I know the question -- why did I make the decision? For reasons that I could not possibly go into here, no matter who never reads this blog, it was clear to me that neither of us were good for each other, and that neither of us were making the other one happy. And isn't that what it's all about? Happiness? I mean, I'm not sure, when I look at the future, what I'm going to do without him -- I really don't know, and it terrifies me beyond belief to think of it -- but when we were together, we weren't happy. Because of a strange historic accident, as John Cleese would say, we met, and we found each other, and found immense joy and happiness in each other for a time, and helped each other, and helped each other become the people we are today, but also hurt each other irreparably, so that we are where we are now.

I sometimes think of the movie Eternal Sunshine of the Spotless Mind. The movie might seem ridiculous to some, but I understand it, because I feel that if we were to have our minds erased, we'd keep finding each other, again and again and again.
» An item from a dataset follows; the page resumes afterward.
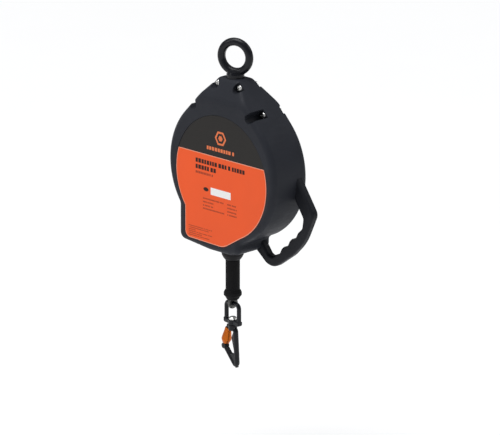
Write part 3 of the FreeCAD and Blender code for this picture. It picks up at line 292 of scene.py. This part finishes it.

Would we be doomed to be continually unhappy? That I don't know. But I also don't know how my life will work without him. It has to, though, because if it doesn't, then I'll have made the worst decision of my life, and I can't believe that it was the worst decision of my life, but I'm almost 100% certain (call it 99.99%) that it was the right decision.

Bugger all this. I'm about 300 words over my goal, and all I've done now is depress myself.